31. The assembly as recited in claim 30, wherein there is a plurality of said cutter units positioned at said operating surface at different circumferential axes.
32. The assembly as recited in claim 30, wherein a lowermost surface portion of a lower surface of said liquid jet cutter is positioned at a depth location above the lowermost portion of the contact surface of the positioning cutter with reference to the axial depth dimension reference line.
33. The assembly as recited in claim 32, wherein said liquid jet cutter has a wear resistant material at said lower surface of the liquid jet cutter, the lower surface of the liquid jet cutter slanting away from a liquid jet discharge nozzle at an upward slant, whereby a splash back resulting from said liquid jet is deflected away from the liquid discharge nozzle.
34. The assembly as recited in claim 33, wherein there is a plurality of said cutter units mounted at the operating surface of the drill bit housing, and said operating surface of the drill bit housing is positioned above lowermost portions of said positioning cutter, said liquid jet cutter, and said trailing cutter, in a manner to provide a liquid flow passage means between said drill hole end wall and said operating surface whereby liquid flow from the liquid jet cutters of the cutter units is able to pass from said operating surface and around said drill bit housing.
35. A rotary drill bit assembly having a longitudinal axis of rotation, said drill bit assembly being adapted to drill into an earth formation to form a drill hole having a hole side wall and a hole end wall, said assembly comprising:
a. a drill bit housing having an upper end adapted to be connected to a drill string means and a lower end at which the housing has an operating surface, said housing being configured and arranged for rotation about said longitudinal axis;
b. at least one cutter unit mounted at said operating surface along a circumferential cutting path having a circumferential axis at a pre-determined radial distance from the longitudinal axis, in a manner that as said drill bit assembly rotates about said longitudinal axis, said cutter unit travels along said circumferential cutting path in a forward direction around said longitudinal axis; said cutter unit comprising:
i. a forwardly located lead positioning cutter having at a lower end thereof a lower relatively hard positioning portion having a downwardly facing relatively blunt contact surface, which contact surface is located axially at a lower positioning location at the lower end of said positioning cutter to engage material at the drill hole end wall at said circumferential path;
ii. a trailing cutter having a relatively sharp cutting edge portion which is positioned at said circumferential axis rearwardly of said lead positioning cutter at an axial location operationally lower than the contact surface of the positioning cutter, in a manner to be positioned and configured to cut into said drill hole end wall as said drill assembly advances into the drill hole;
iii. a liquid jet cutter positioned on said circumferential axis between said positioning cutter and said trailing cutter, said liquid jet cutter being arranged to direct a high velocity liquid jet downwardly against said end wall at a location forwardly of said trailing cutter,
whereby, in operation, said lead positioning cutter engages the drill hole end wall to locate the drill bit assembly axially relative to the end wall of the drill hole, and thus locate the cutting depth of the trailing cutter axially relative to the circumferential path.

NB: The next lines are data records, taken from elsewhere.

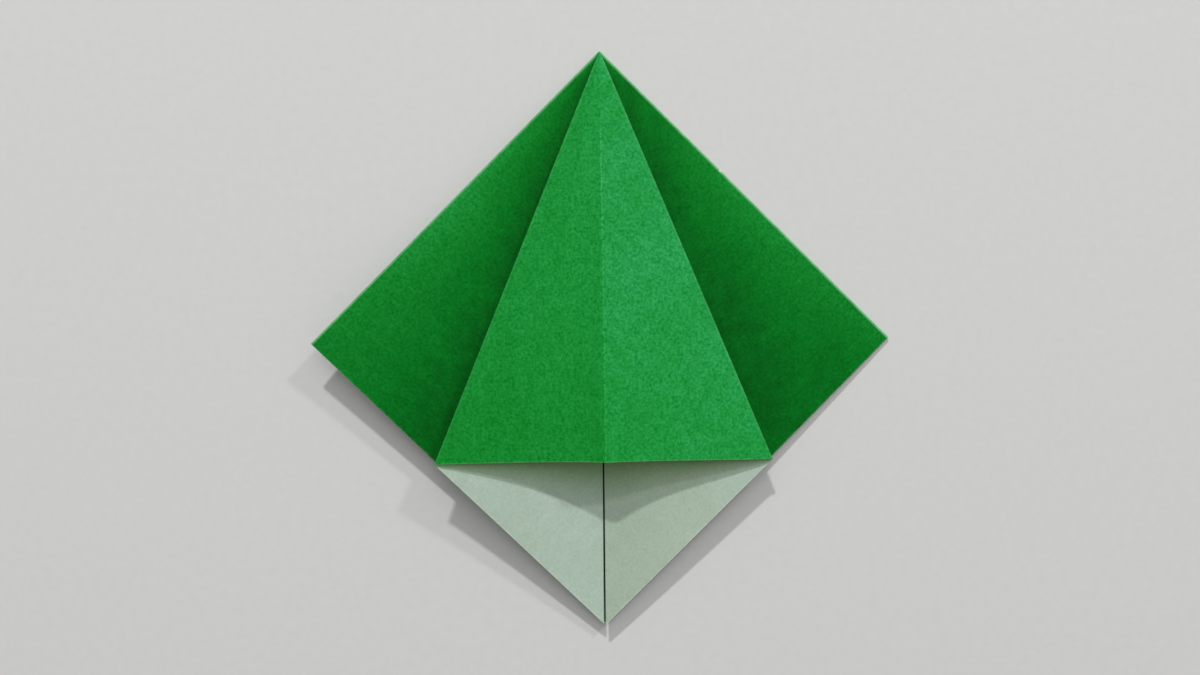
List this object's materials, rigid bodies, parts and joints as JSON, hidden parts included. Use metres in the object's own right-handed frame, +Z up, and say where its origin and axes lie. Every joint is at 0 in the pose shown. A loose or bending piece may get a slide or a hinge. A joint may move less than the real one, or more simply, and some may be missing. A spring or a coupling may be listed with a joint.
{
  "type": "squash-folded origami square base",
  "caption": "Square of thin two-sided paper folded into a flat square base, with one flap squashed into a raised kite over its open corner.",
  "frame": {"origin": "middle of the folded square, on the table face that it rests on", "axes": "+Z up from the table, +Y towards the closed point where all creases meet, +X towards the side with one flap"},
  "size_m": [0.106, 0.106, 0.0099],
  "materials": {
    "paper": "matte"
  },
  "bodies": {
    "root": {"folded_sheet": "paper"}
  },
  "joints": []
}
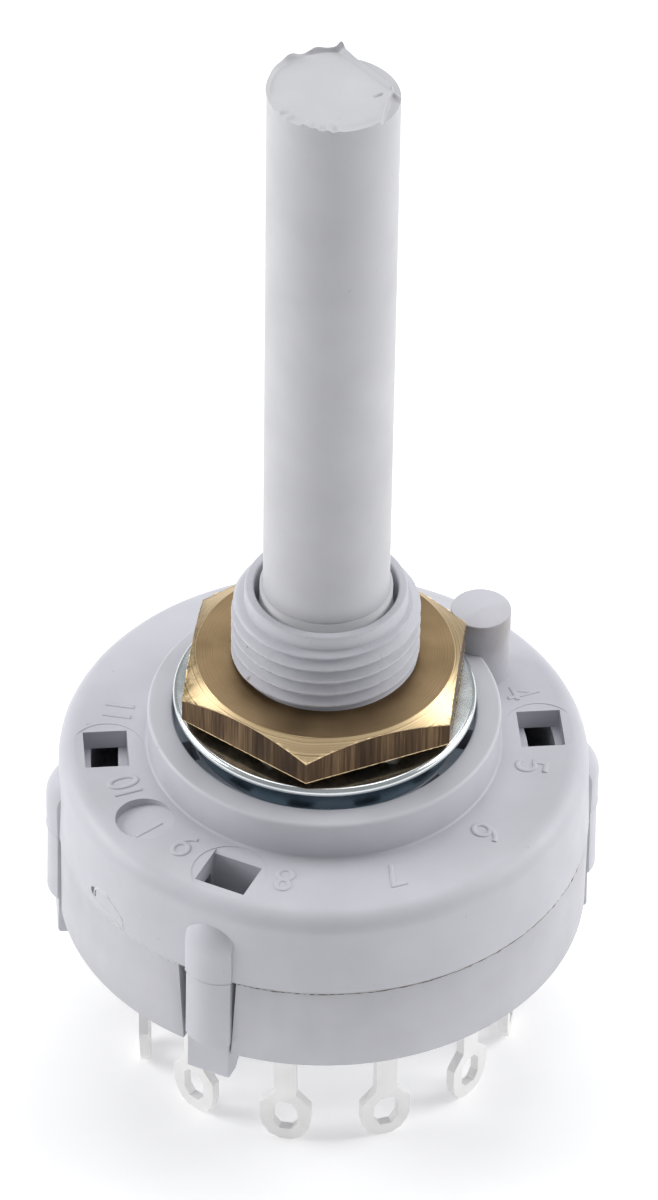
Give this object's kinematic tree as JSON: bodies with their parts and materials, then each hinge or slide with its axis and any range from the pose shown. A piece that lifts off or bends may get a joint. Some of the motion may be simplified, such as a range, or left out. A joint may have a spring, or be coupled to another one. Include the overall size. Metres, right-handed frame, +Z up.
{
  "type": "rotary switch",
  "caption": "Panel mounting rotary switch: long plain spindle, threaded bush with nut, round moulded body with snap clips and a ring of solder lugs.",
  "frame": {"origin": "on the spindle's axis, in the plane of the seat that meets the back of the panel", "axes": "+Z up the spindle, away from the body; dial number n stands at 140 degrees minus 30 n from +X, anticlockwise seen from above; the locating peg is at 35 degrees"},
  "size_m": [0.0284, 0.0274, 0.0597],
  "materials": {
    "housing_plastic": "fine matt moulded surface, light grey",
    "base_plastic": "fine matt moulded surface, light grey",
    "spindle_plastic": "smooth satin moulded surface, light grey",
    "ball_steel": "polished",
    "spring_steel": "drawn wire",
    "plated_contact": "silver plated, bright",
    "zinc_plated_steel": "bright zinc with a bluish tint",
    "nut_brass": "turned faces, sawn flats with brown marks"
  },
  "bodies": {
    "switch_body": {"housing": "housing_plastic", "contact_base": "base_plastic", "terminal_01": "plated_contact", "terminal_02": "plated_contact", "terminal_03": "plated_contact", "terminal_04": "plated_contact", "terminal_05": "plated_contact", "terminal_06": "plated_contact", "terminal_07": "plated_contact", "terminal_08": "plated_contact", "terminal_09": "plated_contact", "terminal_10": "plated_contact", "terminal_11": "plated_contact", "terminal_12": "plated_contact", "common_terminal": "plated_contact", "stop_ring": "zinc_plated_steel", "lock_washer": "zinc_plated_steel", "hex_nut": "nut_brass"},
    "rotor": {"spindle": "spindle_plastic", "wiper": "plated_contact", "detent_spring": "spring_steel"},
    "ball_a": {"detent_ball_a": "ball_steel"},
    "ball_b": {"detent_ball_b": "ball_steel"}
  },
  "joints": [
    {"name": "spindle_turn", "type": "hinge", "parent": "switch_body", "child": "rotor", "pos_m": [0, 0, 0], "axis": [0, 0, 1], "range_deg": [-330, 0]},
    {"name": "ball_a_travel", "type": "slide", "parent": "rotor", "child": "ball_a", "axis": [0.9397, 0.342, 0], "range_m": [0, 0.00033]},
    {"name": "ball_b_travel", "type": "slide", "parent": "rotor", "child": "ball_b", "axis": [-0.9397, -0.342, 0], "range_m": [0, 0.00033]}
  ]
}
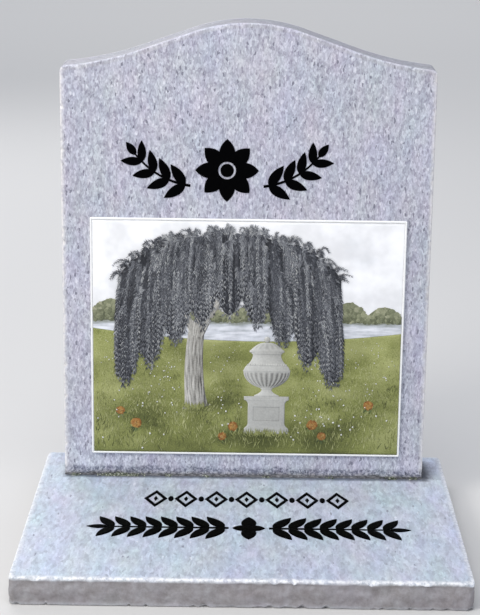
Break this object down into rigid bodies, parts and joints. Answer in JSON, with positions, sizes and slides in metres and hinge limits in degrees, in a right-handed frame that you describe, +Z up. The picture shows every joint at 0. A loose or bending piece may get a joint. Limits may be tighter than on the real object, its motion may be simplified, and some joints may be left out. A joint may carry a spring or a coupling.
{
  "type": "headstone",
  "caption": "Upright granite headstone with an ogee top on a flat base slab, with a glazed willow-and-urn plaque and black raised laurel ornament. It stands by its own weight.",
  "frame": {"origin": "on the ground, under the middle of the base slab's footprint", "axes": "+Z up; -Y is the front, the side that shows the plaque; +X to the right as seen from the front"},
  "size_m": [0.692, 0.545, 0.816],
  "materials": {
    "tablet_granite": "satin",
    "slab_granite": "matte",
    "setting_mortar": "matte",
    "white_glaze": "gloss",
    "sky_glaze": "gloss",
    "far_tree_glaze": "gloss",
    "water_glaze": "gloss",
    "meadow_glaze": "gloss",
    "bark_glaze": "gloss",
    "willow_glaze": "satin",
    "urn_glaze": "gloss",
    "marigold_glaze": "gloss",
    "black_paint": "satin"
  },
  "bodies": {
    "root": {"base_slab": "slab_granite", "bead_1": "black_paint", "bead_2": "black_paint", "bead_3": "black_paint", "bead_4": "black_paint", "bead_5": "black_paint", "bead_6": "black_paint", "laurel_left": "black_paint", "laurel_right": "black_paint", "lozenge_1": "black_paint", "lozenge_2": "black_paint", "lozenge_3": "black_paint", "lozenge_4": "black_paint", "lozenge_5": "black_paint", "lozenge_6": "black_paint", "lozenge_7": "black_paint", "lozenge_heart_1": "black_paint", "lozenge_heart_2": "black_paint", "lozenge_heart_3": "black_paint", "lozenge_heart_4": "black_paint", "lozenge_heart_5": "black_paint", "lozenge_heart_6": "black_paint", "lozenge_heart_7": "black_paint", "marigold_1": "marigold_glaze", "marigold_2": "marigold_glaze", "marigold_3": "marigold_glaze", "marigold_4": "marigold_glaze", "marigold_5": "marigold_glaze", "marigold_6": "marigold_glaze", "marigold_7": "marigold_glaze", "picture_far_trees": "far_tree_glaze", "picture_meadow": "meadow_glaze", "picture_sky": "sky_glaze", "picture_water": "water_glaze", "plaque": "white_glaze", "rosette_boss": "black_paint", "rosette_petals": "black_paint", "runner_left": "black_paint", "runner_quatrefoil": "black_paint", "runner_right": "black_paint", "setting_bed": "setting_mortar", "tablet": "tablet_granite", "urn_lid": "urn_glaze", "urn_pedestal": "urn_glaze", "urn_vase": "urn_glaze", "willow_crown": "willow_glaze", "willow_trunk": "bark_glaze"}
  },
  "joints": []
}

36. The assembly as recited in claim 35, wherein a lowermost surface portion of a lower surface of said liquid jet cutter is positioned at a depth location above the lowermost portion the contact surface of the positioning cutter with reference to an axial depth dimension reference line.
37. The assembly as recited in claim 36, wherein said liquid jet cutter has a wear resistant material at said lower surface of the liquid jet cutter, the lower surface of the liquid jet cutter slanting away from a liquid jet discharge nozzle at an upwardly slant, whereby a splash back resulting from said liquid jet is deflected away from the liquid discharge nozzle.
38. The assembly as recited in claim 37, wherein there is a plurality of said cutter units mounted at the operating surface of the drill bit housing, and said operating surface of the drill bit housing is positioned above lowermost portions of said positioning cutter, said liquid jet cutter, and said trailing cutter, in a manner to provide a liquid flow passage means between said hole end wall and said operating surface whereby liquid flow from the liquid jet cutters of the cutter units is able to pass from said operating surface and around said drill bit housing.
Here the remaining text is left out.